Funds to consider in this sector: abrdn Latin American Equity and Barings Latin America.

3) Infrastructure

It’s a bit of a mixed bag with infrastructure. Investors like the fact that many companies and projects in this sector have inflation-linked cash flows and real assets which give good inflation protection.

Infrastructure is also linked to commodities via things like oil and gas pipelines, so they also tend to do a bit better when the underlying commodities are doing well. Renewable energy infrastructure was also doing well until recently when it was hit by talk of windfall taxes.

The average fund in this sector is up 2% year to date.

Funds to consider in this sector: First Sentier Global Listed Infrastructure and M&G Global Listed Infrastructure.

4) Indian equities

Inflation has also been surprisingly well contained in India. Its economy is not heavily reliant on imports or exports meaning it is less exposed to the global economy than many other countries.
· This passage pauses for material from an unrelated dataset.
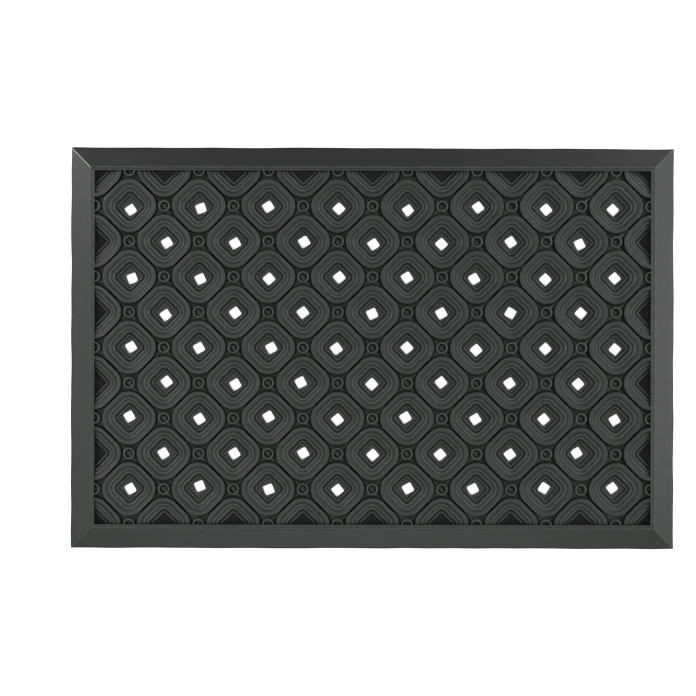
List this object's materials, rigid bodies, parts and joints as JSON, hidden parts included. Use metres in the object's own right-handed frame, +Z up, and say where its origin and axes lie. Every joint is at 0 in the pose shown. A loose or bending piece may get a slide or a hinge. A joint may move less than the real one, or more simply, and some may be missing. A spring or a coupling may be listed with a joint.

For this reason, the currency has held up very well, benefiting investments in the country. The average Indian equity fund is up 0.5% year to date.

India also has a young very large ambitious population and is coming from a very low base in terms of GDP per capita. For this reason, India is leading the world in economic growth. Another benefit to India is the collapse in Chinese equities this year, concerns about geopolitical tension, zero Covid and a government crackdown have sent international investors scurrying for the exits in China. It’s likely some of that money has moved to India.

Funds to consider in this sector: Goldman Sachs India Equity Portfolio and Alquity Indian Subcontinent.